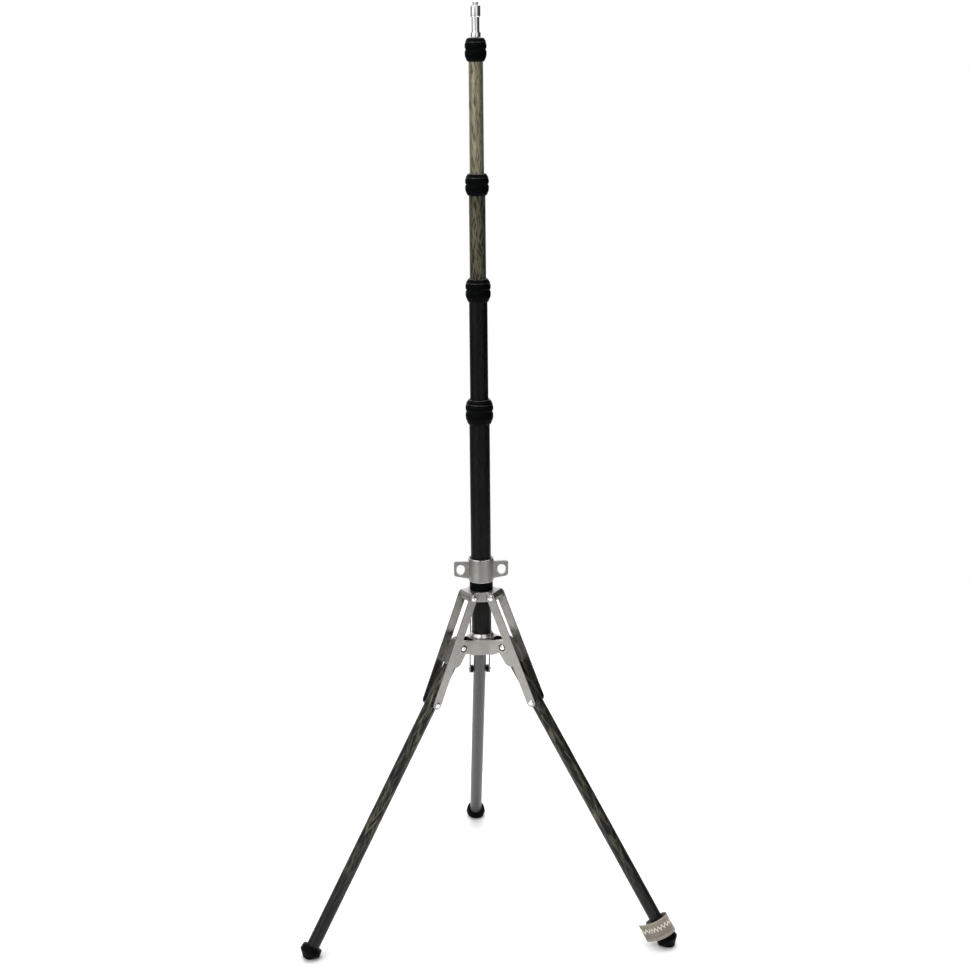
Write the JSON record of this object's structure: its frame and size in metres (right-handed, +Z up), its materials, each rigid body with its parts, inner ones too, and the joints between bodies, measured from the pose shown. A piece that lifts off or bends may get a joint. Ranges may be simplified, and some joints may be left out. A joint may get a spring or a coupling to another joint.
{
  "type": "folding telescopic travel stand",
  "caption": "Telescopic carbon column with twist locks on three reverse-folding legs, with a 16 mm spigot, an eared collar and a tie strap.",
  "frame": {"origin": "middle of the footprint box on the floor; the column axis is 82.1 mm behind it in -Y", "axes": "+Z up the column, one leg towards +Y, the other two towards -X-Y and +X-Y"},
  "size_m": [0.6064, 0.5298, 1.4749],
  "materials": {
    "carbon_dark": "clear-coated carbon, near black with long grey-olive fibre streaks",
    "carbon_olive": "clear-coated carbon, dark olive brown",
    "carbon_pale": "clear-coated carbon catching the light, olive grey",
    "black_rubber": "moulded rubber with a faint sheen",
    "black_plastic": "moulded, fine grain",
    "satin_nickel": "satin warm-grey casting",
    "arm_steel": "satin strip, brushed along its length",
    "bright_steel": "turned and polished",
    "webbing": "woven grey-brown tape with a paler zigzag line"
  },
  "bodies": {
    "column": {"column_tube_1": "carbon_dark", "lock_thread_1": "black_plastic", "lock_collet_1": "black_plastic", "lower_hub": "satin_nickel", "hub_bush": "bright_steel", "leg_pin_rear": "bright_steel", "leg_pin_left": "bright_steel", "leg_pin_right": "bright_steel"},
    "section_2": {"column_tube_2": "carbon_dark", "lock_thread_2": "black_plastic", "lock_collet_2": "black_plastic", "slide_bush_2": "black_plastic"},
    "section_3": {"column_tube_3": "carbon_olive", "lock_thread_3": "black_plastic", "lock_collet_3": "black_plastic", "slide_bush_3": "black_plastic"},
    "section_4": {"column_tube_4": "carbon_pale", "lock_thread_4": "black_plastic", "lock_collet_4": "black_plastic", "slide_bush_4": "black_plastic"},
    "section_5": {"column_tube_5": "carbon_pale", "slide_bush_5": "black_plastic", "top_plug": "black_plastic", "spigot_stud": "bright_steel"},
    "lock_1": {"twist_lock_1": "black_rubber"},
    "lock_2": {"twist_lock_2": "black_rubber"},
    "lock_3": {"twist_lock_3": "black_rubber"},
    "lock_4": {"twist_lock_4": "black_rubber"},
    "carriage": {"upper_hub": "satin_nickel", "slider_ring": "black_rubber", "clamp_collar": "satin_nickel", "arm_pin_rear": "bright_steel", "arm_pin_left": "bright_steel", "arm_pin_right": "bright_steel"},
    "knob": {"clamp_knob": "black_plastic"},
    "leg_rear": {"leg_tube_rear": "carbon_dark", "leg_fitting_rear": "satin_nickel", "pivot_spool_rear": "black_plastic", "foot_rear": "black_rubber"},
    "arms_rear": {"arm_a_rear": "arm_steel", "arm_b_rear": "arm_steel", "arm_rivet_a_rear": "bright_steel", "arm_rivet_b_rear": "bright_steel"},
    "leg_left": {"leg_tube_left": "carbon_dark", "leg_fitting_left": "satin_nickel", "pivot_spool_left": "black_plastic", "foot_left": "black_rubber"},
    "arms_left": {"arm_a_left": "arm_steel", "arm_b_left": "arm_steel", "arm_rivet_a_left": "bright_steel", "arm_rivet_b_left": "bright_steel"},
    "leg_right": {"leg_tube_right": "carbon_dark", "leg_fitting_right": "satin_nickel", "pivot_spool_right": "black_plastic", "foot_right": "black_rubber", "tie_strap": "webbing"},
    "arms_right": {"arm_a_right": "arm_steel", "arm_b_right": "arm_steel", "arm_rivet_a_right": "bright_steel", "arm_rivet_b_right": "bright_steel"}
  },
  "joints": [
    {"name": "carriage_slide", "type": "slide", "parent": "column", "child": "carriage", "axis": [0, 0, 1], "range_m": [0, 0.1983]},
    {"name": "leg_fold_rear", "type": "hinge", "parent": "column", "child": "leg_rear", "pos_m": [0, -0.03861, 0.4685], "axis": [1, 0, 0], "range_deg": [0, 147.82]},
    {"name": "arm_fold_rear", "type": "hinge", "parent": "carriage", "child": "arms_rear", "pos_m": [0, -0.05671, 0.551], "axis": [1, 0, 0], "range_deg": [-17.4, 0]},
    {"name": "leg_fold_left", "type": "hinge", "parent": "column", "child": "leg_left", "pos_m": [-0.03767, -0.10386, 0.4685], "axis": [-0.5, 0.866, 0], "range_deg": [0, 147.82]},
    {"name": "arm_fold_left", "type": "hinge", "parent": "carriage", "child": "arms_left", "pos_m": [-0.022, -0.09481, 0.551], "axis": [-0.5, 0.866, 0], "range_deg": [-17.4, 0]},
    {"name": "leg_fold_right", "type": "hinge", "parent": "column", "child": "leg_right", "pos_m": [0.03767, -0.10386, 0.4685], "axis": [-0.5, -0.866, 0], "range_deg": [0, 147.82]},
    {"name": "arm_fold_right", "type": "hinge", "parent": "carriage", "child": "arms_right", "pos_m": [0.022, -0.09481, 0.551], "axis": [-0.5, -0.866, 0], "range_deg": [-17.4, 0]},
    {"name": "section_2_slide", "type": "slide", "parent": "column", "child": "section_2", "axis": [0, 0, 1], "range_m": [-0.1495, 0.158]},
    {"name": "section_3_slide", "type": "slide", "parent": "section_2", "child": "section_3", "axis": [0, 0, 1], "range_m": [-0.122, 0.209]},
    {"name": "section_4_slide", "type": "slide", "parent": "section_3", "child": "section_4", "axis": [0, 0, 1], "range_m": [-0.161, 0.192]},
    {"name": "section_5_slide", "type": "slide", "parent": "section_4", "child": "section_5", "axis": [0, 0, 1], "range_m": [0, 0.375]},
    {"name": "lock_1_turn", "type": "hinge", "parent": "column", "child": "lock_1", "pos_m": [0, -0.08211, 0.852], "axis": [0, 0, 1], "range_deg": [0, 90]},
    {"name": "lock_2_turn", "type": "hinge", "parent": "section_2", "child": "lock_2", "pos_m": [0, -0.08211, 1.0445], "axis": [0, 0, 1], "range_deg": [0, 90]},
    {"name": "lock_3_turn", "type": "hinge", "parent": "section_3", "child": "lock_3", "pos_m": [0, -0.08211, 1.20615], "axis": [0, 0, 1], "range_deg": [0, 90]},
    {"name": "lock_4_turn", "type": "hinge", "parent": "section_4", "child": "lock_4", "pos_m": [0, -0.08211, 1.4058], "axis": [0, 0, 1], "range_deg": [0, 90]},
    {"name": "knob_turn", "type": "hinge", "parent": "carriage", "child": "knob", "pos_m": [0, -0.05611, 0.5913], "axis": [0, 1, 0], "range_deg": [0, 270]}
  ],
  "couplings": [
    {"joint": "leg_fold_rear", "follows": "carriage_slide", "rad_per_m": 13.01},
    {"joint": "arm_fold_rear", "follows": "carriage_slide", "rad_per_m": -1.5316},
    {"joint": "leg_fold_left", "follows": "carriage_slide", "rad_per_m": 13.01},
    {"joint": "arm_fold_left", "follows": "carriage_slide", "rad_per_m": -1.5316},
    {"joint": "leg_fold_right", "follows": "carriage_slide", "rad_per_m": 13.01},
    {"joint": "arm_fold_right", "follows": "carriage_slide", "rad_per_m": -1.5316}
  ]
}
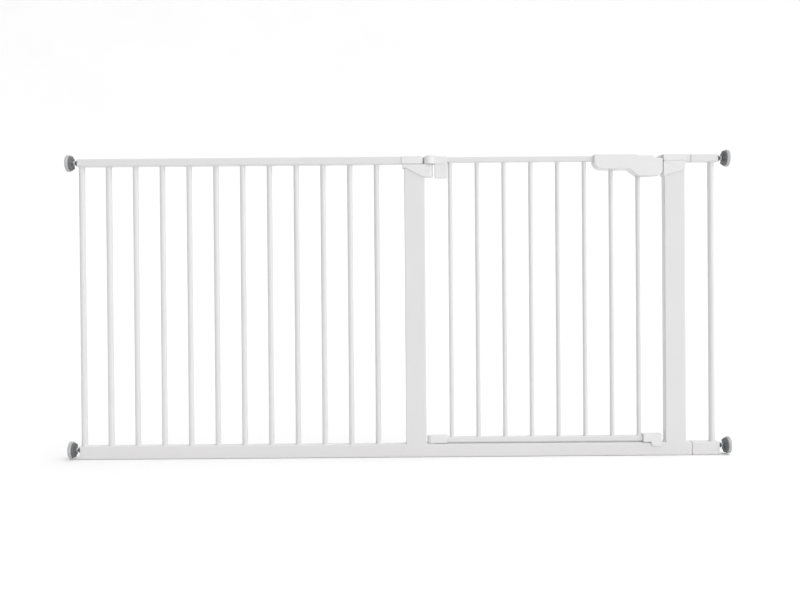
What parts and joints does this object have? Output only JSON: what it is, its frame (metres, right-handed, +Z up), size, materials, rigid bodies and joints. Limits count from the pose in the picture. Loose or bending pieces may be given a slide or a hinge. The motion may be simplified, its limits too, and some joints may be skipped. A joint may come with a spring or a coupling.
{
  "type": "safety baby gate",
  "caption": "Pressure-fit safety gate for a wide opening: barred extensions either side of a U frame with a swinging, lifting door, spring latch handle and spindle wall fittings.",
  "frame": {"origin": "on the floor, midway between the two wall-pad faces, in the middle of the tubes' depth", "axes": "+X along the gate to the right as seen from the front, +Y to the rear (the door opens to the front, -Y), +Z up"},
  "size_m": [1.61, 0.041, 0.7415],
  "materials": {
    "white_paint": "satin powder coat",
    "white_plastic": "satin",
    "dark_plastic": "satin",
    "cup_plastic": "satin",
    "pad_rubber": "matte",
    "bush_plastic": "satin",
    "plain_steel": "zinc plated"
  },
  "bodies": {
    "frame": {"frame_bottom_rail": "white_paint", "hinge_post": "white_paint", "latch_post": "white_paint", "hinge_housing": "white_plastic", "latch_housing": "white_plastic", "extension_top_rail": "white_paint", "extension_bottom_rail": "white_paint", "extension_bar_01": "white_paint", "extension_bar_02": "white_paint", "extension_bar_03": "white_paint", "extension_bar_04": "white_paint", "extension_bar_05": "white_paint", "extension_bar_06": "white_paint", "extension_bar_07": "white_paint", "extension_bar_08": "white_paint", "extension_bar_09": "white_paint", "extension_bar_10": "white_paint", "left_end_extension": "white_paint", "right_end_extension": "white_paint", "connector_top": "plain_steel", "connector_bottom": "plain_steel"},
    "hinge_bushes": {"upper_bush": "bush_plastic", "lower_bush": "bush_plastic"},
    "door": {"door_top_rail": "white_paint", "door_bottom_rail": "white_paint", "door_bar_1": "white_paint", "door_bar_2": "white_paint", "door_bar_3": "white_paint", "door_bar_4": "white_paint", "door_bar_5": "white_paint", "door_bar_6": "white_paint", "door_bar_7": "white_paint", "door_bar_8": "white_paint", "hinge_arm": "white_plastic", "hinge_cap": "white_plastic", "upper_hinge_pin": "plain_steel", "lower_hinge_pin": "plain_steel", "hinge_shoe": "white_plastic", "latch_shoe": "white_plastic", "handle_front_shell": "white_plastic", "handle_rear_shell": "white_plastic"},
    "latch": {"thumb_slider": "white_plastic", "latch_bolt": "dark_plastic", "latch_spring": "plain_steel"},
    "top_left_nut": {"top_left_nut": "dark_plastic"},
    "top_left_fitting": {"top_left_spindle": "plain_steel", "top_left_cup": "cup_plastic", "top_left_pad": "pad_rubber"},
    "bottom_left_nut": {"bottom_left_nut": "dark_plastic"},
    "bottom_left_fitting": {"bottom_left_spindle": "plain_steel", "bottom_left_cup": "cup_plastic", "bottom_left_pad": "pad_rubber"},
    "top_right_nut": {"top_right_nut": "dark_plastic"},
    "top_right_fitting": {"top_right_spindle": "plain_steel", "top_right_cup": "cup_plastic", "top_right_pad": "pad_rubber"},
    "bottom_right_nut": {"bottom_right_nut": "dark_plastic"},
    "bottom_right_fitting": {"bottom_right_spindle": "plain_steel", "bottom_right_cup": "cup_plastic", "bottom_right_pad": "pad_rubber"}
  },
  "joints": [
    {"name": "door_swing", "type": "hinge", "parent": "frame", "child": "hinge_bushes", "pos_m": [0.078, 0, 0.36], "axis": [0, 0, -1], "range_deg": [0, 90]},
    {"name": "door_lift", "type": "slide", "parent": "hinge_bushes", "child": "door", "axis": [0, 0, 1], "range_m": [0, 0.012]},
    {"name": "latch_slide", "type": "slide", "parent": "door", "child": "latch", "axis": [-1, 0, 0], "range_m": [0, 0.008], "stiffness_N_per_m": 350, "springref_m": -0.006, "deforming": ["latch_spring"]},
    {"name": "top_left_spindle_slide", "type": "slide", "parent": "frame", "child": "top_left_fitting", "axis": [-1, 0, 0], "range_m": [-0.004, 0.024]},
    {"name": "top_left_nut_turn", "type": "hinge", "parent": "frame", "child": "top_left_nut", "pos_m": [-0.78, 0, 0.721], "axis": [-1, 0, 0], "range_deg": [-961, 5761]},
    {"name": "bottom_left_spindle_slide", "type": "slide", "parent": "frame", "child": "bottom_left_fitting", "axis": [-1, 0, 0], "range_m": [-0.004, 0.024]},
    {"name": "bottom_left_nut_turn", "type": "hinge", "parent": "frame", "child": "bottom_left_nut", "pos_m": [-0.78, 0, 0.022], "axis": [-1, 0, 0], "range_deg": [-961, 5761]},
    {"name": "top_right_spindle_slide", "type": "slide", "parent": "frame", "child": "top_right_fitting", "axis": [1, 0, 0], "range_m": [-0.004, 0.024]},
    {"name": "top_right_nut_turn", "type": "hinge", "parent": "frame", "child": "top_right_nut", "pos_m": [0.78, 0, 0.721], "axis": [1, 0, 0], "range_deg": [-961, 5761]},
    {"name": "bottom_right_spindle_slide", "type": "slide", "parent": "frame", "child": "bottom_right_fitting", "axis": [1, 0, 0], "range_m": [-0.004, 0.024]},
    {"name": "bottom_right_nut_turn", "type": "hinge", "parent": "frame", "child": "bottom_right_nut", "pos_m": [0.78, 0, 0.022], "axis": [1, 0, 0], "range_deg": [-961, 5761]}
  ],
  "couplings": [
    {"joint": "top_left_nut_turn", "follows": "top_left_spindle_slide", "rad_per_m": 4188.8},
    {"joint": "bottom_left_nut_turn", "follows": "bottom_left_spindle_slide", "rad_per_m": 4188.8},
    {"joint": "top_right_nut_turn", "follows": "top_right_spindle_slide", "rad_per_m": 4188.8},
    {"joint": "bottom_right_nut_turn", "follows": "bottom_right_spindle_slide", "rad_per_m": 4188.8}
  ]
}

....

Find the lines containing "materials" and list every one of them.

Write the JSON record of this object's structure: its frame and size in metres (right-handed, +Z up), its materials, each rigid body with its parts, inner ones too, and the joints between bodies, measured from the pose shown. A piece that lifts off or bends may get a joint. Ranges may be simplified, and some joints may be left out. A joint may get a spring or a coupling to another joint.
  "materials": {
What parts and joints does this object have? Output only JSON: what it is, its frame (metres, right-handed, +Z up), size, materials, rigid bodies and joints. Limits count from the pose in the picture. Loose or bending pieces may be given a slide or a hinge. The motion may be simplified, its limits too, and some joints may be skipped. A joint may come with a spring or a coupling.
  "materials": {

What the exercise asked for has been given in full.